> _Work instructions_: Spot each line that carries the word "continues"; copy those lines.

> _Given entries_:
==========
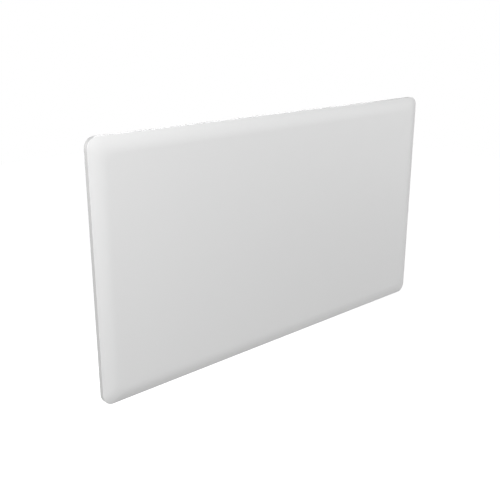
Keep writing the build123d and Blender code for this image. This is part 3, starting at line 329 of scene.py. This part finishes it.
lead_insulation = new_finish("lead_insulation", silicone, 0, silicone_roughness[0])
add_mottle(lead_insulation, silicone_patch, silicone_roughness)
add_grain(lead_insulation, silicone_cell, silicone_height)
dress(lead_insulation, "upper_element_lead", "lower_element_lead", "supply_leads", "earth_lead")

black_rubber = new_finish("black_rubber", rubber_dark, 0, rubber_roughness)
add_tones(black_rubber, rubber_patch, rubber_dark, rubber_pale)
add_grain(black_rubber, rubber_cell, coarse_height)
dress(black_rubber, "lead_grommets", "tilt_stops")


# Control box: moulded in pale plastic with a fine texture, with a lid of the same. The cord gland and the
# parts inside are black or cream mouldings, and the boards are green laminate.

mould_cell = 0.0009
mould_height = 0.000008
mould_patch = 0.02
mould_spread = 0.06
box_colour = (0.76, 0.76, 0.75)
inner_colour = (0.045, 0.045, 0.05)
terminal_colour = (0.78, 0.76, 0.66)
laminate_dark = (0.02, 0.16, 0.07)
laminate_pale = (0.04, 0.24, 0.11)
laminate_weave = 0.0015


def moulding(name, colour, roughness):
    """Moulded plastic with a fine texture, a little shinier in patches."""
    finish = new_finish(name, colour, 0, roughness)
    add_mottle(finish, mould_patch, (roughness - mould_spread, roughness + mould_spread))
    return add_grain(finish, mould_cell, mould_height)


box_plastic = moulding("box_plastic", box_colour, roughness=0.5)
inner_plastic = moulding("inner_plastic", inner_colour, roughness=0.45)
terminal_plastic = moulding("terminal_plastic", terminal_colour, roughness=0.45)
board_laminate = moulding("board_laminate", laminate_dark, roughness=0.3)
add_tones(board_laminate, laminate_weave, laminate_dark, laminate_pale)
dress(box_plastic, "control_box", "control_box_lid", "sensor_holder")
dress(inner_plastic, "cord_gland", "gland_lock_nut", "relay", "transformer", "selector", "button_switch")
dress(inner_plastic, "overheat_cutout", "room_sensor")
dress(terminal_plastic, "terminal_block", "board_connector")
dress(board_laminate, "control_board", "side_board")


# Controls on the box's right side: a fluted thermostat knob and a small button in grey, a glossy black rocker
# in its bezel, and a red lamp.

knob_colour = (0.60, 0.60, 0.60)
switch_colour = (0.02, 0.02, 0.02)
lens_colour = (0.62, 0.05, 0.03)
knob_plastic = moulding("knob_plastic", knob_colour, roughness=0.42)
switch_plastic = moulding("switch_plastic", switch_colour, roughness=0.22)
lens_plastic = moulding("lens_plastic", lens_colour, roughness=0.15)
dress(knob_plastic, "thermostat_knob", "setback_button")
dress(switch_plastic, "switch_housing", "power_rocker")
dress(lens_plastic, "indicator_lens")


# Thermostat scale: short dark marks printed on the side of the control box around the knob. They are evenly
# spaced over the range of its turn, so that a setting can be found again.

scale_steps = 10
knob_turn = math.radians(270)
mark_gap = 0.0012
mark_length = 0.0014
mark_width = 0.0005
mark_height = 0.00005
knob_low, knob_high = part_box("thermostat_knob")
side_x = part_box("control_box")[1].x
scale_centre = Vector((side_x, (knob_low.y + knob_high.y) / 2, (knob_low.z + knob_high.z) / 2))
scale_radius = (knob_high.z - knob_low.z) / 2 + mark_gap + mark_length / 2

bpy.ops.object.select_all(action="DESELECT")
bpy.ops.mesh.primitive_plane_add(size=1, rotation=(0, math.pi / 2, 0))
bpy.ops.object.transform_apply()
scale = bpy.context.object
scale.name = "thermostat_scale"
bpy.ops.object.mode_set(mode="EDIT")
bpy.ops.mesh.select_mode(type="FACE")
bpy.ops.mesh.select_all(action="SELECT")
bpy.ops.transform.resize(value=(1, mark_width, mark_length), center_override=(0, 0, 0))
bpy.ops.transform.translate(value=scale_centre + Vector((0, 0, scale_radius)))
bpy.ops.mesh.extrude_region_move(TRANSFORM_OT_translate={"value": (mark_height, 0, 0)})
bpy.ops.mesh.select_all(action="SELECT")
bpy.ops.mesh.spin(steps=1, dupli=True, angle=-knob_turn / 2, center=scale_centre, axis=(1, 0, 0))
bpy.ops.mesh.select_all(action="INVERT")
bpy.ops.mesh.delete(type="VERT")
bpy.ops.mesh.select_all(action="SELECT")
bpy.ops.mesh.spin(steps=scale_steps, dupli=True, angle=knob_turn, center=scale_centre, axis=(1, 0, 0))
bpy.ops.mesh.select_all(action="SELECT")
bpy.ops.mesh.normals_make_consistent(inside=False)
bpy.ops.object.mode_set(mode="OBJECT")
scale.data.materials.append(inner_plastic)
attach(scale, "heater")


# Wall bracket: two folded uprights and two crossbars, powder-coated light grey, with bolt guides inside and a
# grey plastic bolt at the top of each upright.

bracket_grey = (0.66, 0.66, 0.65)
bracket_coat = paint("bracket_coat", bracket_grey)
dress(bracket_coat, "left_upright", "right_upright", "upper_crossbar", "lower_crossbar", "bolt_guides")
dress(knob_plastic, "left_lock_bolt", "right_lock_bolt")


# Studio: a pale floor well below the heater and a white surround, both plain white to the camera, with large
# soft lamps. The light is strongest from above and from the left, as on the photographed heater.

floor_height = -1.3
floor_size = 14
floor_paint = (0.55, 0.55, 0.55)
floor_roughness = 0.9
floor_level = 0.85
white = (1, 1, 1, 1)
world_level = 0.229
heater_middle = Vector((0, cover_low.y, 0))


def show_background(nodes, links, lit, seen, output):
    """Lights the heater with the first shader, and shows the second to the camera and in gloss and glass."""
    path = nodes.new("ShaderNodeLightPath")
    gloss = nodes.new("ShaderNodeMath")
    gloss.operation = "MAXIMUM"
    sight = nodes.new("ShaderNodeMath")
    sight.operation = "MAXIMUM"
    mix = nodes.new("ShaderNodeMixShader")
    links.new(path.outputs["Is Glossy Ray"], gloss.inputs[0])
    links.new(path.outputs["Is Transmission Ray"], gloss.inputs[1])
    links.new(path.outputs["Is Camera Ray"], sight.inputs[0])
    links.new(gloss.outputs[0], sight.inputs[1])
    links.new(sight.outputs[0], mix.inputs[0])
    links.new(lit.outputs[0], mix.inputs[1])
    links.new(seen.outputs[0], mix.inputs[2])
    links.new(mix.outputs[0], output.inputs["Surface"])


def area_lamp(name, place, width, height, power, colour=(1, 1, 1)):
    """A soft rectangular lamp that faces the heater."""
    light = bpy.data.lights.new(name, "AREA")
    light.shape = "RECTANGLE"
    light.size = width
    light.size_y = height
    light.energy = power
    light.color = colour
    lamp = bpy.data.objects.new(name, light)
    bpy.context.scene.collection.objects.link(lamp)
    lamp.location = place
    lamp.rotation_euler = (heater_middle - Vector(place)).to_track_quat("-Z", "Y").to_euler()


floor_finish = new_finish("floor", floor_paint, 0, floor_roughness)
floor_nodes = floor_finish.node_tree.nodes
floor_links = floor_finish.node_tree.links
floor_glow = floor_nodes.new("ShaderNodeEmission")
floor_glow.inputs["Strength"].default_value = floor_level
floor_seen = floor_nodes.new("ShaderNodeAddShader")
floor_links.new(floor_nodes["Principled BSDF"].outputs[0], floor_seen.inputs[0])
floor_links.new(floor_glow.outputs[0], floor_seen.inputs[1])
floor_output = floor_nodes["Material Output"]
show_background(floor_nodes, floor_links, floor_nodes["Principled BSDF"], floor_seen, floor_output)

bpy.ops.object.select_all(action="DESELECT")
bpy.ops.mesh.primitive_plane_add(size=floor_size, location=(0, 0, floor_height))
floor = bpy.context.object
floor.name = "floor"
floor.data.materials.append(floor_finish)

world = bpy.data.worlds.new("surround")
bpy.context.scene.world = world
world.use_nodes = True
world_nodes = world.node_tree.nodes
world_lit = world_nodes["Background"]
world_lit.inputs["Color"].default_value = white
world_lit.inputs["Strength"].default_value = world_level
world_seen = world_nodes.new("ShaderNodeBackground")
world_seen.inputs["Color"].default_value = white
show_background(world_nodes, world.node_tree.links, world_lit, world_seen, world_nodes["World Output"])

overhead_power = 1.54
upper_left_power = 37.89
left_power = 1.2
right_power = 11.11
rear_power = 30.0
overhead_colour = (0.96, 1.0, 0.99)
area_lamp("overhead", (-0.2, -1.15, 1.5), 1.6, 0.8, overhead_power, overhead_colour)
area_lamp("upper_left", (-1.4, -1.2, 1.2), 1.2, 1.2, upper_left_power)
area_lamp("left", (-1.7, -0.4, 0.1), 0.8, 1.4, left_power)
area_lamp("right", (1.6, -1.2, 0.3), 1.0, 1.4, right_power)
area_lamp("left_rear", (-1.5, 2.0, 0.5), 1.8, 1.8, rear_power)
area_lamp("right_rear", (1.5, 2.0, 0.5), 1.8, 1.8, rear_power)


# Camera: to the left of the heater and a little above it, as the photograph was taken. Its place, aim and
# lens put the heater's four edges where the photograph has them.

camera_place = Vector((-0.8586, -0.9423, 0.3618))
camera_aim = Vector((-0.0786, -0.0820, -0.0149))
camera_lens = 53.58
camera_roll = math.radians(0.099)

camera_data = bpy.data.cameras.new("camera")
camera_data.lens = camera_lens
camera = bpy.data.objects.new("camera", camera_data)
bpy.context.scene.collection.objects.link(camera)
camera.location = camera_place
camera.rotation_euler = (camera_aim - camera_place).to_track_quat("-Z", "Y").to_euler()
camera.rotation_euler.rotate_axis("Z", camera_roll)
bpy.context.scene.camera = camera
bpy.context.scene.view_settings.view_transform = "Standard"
==========
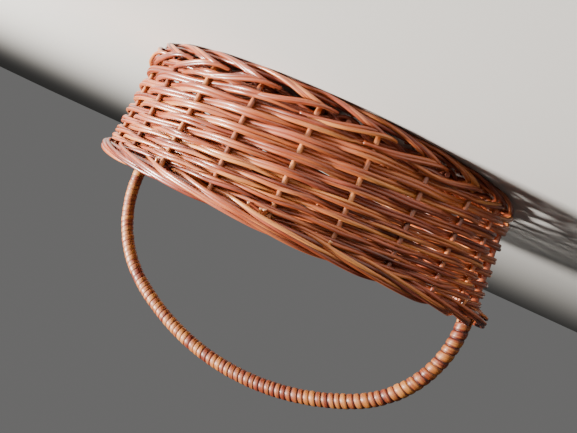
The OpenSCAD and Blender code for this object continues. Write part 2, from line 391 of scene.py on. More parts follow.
==========
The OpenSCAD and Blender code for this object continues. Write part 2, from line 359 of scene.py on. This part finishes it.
==========
> _Task output_:
The OpenSCAD and Blender code for this object continues. Write part 2, from line 391 of scene.py on. More parts follow.
The OpenSCAD and Blender code for this object continues. Write part 2, from line 359 of scene.py on. This part finishes it.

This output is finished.